A commencer par Viktor Orbán. Prophète autoproclamé de la démocratie illibérale, ce dernier a certes été triomphalement réélu au printemps 2018, mais il n’a pas réussi à transformer son succès sur la scène européenne : sa tentative de prendre au moins en partie le contrôle du PPE (ou tout du moins de compter ses troupes en vue des européennes de 2019) s’est soldé par une défaite cinglante, et le dirigeant hongrois se retrouve aujourd’hui tellement isolé qu’il a dû abandonner le terme de « démocratie illibérale » dans ses discours, lui substituant la défense des valeurs chrétiennes. Au cours de l’année 2018, Orbán a également perdu, au moins partiellement, des alliés de poids : la Pologne s’est progressivement désolidarisée de la Hongrie cette année, notamment en raison de son flirt de plus en plus ouvert avec Vladimir Poutine. Quant à la Slovénie, l’investissement exceptionnel qu’il avait fait en soutenant ouvertement la candidature de l’ancien Premier Ministre Janez Janša aux élections législatives de mai 2018 n’a pas été rentable, le discours illibéral de Jansa faisant l’unanimité contre lui lors des négociations de coalition malgré une majorité nette dans les urnes, avec à la clé la nomination d’un gouvernement libéral.
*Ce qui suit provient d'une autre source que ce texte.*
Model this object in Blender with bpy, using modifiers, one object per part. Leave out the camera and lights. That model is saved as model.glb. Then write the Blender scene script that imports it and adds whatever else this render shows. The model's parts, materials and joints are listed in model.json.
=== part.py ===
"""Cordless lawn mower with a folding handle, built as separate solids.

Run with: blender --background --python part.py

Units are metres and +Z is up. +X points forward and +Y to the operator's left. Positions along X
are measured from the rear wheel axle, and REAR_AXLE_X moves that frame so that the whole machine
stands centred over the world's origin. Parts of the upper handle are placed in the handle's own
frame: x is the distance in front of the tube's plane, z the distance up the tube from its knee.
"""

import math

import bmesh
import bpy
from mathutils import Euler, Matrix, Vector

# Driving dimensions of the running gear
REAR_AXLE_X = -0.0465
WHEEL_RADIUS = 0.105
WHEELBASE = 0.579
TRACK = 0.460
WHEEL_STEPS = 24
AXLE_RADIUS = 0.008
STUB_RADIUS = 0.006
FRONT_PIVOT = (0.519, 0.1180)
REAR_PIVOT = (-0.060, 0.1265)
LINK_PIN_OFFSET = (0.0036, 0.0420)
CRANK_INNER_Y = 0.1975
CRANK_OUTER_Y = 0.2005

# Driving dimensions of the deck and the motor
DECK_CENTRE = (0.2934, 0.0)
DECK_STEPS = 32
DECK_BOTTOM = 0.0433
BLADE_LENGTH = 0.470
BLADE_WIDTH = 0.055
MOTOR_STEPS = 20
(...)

Pendant ce temps, de l’autre côté de l’Atlantique, la victoire des Démocrates au Congrès lors des Midterms de Novembre rééquilibre le système américain et va forcer Donald Trump à composer avec des contrepouvoirs forts– signe que la démocratie libérale en Amérique a encore de beaux jours devant elle malgré la polarisation de sa société. On pourrait également se demander si le Brésil ne vivra pas un scénario similaire, alors que le nouveau président devra partager les pouvoirs avec un parlement qui ne lui est en rien acquis et à des gouverneurs également très puissants.
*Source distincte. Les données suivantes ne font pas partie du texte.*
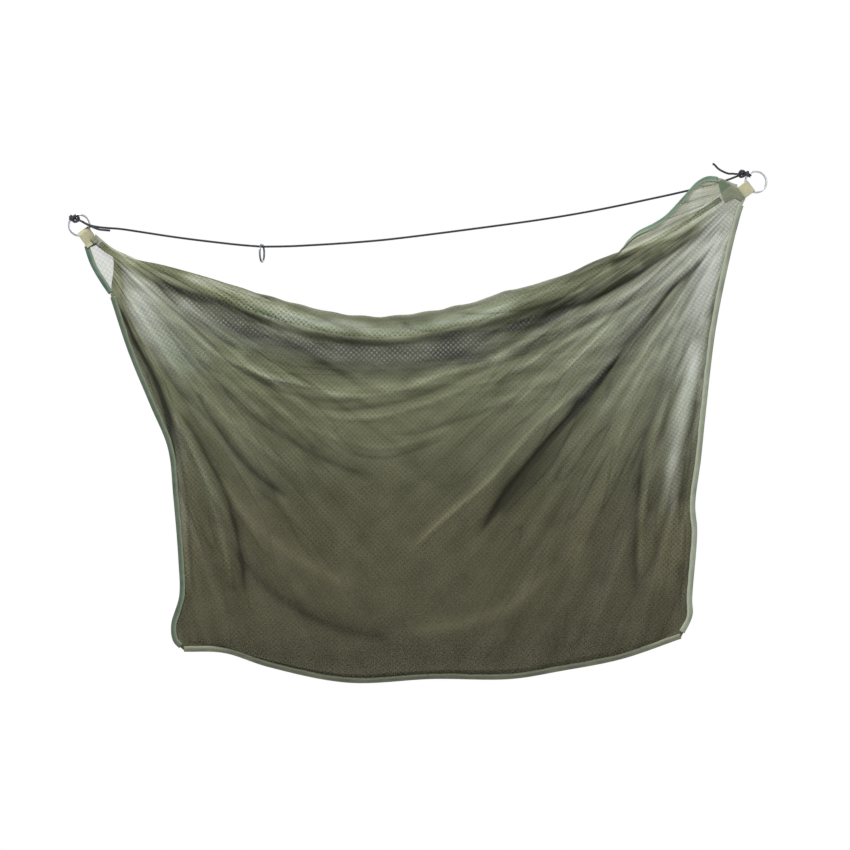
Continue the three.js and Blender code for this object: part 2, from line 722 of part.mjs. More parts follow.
// Materials
function paint(color, roughness, metalness = 0) {
  return new THREE.MeshStandardMaterial({ color, roughness, metalness });
}
const mesh = () => paint('#6f7458', 0.9);
const tape = () => paint('#4d6b52', 0.75);
const cloth = () => paint('#7d8069', 0.85);
const webbing = () => paint('#b3ae84', 0.85);
const steel = () => paint('#c3c6ca', 0.25, 1);
const cord = () => paint('#1f2226', 0.7);

const lastColumn = across.length - 1;
const mouthEndRow = mouthRowShares.length - 1;
const leftKnotEnds = [cordRoute[0], leftTailRoute[0]];
const rightKnotEnds = [cordRoute.at(-1), rightTailRoute[0]];
const parts = [
  ['front_panel', frontPanel(), mesh()],
  ['back_panel', backPanel(), mesh()],
  ['front_rim_binding', rimBinding(frontGrid, -1, hemIsLongEnough), tape()],
  ['back_rim_binding', rimBinding(backGrid, 1, () => true), tape()],
  ['mouth_end_binding', mouthEndBinding(), tape()],
  ['left_side_binding', sideBinding(0, 1, mouthEndRow), tape()],
  ['right_side_binding', sideBinding(lastColumn, lastColumn - 1, rightTapeRow), tape()],
  ['bottom_binding', bottomBinding(), tape()],
  ['left_front_patch', cornerPatch(leftCorner, leftFrontPatchShares, -1), cloth()],
  ['left_back_patch', cornerPatch(leftCorner, leftPatchShares, 1), cloth()],
  ['right_front_patch', cornerPatch(rightCorner, rightFrontPatchShares, -1), cloth()],
  ['right_back_patch', cornerPatch(rightCorner, rightPatchShares, 1), cloth()],
  ['left_webbing_tab', webbingTab(leftCorner), webbing()],
  ['right_webbing_tab', webbingTab(rightCorner), webbing()],
  ['left_ring', cornerRing(leftCorner), steel()],
  ['right_ring', cornerRing(rightCorner), steel()],
  ['slide_ring', slideRing(), steel()],
  ['draw_cord', cordTube(cordRoute), cord()],
  ['left_cord_tail', cordTube(leftTailRoute), cord()],
  ['right_cord_tail', cordTube(rightTailRoute), cord()],
  ['left_knot', cornerKnot(leftCorner, leftHitchAngle, leftLumpShares, leftKnotEnds), cord()],
  ['right_knot', cornerKnot(rightCorner, rightHitchAngle, rightLumpShares, rightKnotEnds), cord()],
];

const sack = new THREE.Group();
for (const [name, geometry, material] of parts) {
  const part = new THREE.Mesh(geometry, material);
  part.name = name;
  sack.add(part);
}

export default sack;
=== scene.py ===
# Looks of the mesh carp sack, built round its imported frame.
# Metres, +Z up. The viewer looks along +Y, and the origin is the centre of the left ring.
import math

import bpy
import numpy as np
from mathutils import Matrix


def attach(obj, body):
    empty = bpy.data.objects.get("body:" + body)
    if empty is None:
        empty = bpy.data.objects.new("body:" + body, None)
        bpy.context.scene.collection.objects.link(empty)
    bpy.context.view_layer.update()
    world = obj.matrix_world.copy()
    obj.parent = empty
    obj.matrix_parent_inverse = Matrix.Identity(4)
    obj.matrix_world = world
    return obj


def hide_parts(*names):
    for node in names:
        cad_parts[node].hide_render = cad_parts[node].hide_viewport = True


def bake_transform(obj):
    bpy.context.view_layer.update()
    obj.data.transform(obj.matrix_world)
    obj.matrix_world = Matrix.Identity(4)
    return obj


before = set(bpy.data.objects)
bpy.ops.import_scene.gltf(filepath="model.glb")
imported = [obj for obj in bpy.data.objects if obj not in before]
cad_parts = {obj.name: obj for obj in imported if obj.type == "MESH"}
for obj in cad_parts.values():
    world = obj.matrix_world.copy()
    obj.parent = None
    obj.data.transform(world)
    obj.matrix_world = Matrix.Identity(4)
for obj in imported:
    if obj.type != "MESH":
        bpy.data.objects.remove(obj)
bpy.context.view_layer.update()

MM = 0.001

# Photograph: its scale, its middle and where the left ring's centre lies in it
pixel_size = 1.75 * MM
ring_centre_px = (79.3, 225.2)
image_middle_px = (425, 425)
camera_distance = 6.0
sensor_width_mm = 36

# Driving sizes, as in the part's source
ring_span = 1184 * MM
ring_rise = 75.6 * MM
sack_drop = 800 * MM
belly_depth = 84 * MM
mouth_half_gap = 30 * MM
mesh_thickness = 1.2 * MM
layer_gap = 0.3 * MM
hem_radius = 3 * MM
hem_turn = math.radians(172)
hem_length = 42 * MM
binding_width = 9 * MM
binding_thickness = 0.9 * MM
binding_clearance = 0.35 * MM
ring_eye = 33 * MM
ring_wire = 3.6 * MM
slide_ring_eye = 27 * MM
slide_ring_wire = 3.4 * MM
slide_ring_turn = math.radians(78)
webbing_width = 23 * MM
webbing_thickness = 1.5 * MM
ring_clearance = 0.35 * MM
tab_reach = 31.8 * MM
tab_sewn_length = 9 * MM
tab_close_length = 11 * MM
corner_half_width = 12 * MM
patch_thickness = 1 * MM
corner_flat_radius = 70 * MM
corner_blend_length = 26 * MM
mouth_open_radius = 190 * MM
seam_width = 17 * MM
cord_diameter = 3.6 * MM
knot_cord_diameter = 3.4 * MM
cord_gap = 0.5 * MM
left_tab_angle = math.radians(-54.7)
right_tab_angle = math.radians(-143)
left_hitch_angle = math.radians(137)
right_hitch_angle = math.radians(135)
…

L’illibéralisme est donc loin d’avoir gagné la partie, mais l’incapacité des démocraties libérales à enregistrer des victoires décisives est frappante : la révolte des Gilets jaunes en France, ou la difficulté pour les Suédois à former une coalition sans le soutien de l’extrême-droite montre combien il est très difficile pour les modérés de reprendre l’initiative à long-terme. La raison première en est l’incapacité des libéraux à sortir d’un ghetto urbain certes intellectuellement confortable, mais absolument inadéquat pour assurer la légitimité à moyen-terme de leurs politiques. Dans nos paysages politiques désormais définis par quatre classes sociales - la classe créative, urbaine et progressiste, la classe moyenne « provinciale » plus traditionnelle socialement mais libérale sur les questions économiques, la « nouvelle minorité » ouvrière blanche qui demande que l’Etat s’occupe d’elle (et où l’on retrouve les Gilets jaunes), et une classe de millenials frustrés par l’incapacité de la société à accéder à leurs attente socio-économiques – la première semble vouloir fonctionner en vase clos, tandis que les deux dernières sont en pleine rébellion contre le système car elle s’estiment lésées par les élites, pour des raisons diverses. 

La réinsertion à long-terme des deux classe rebelles (qui implique également qu’on prenne en compte leurs revendications) doit être un objectif prioritaire des gouvernements occidentaux. Mais à court-terme, les élites doivent renouer le lien avec la classe moyenne, qui reste la clé de nos joutes électorales : des Etats-Unis à la Pologne en passant par le Brésil ou l’Italie, c’est bien leur basculement qui a permis aux populistes de l’emporter. Barrington Moore le disait déjà en 1966 : « no bourgeoisie, no democracy ». Sans le soutien de la classe moyenne, le libéralisme est condamné.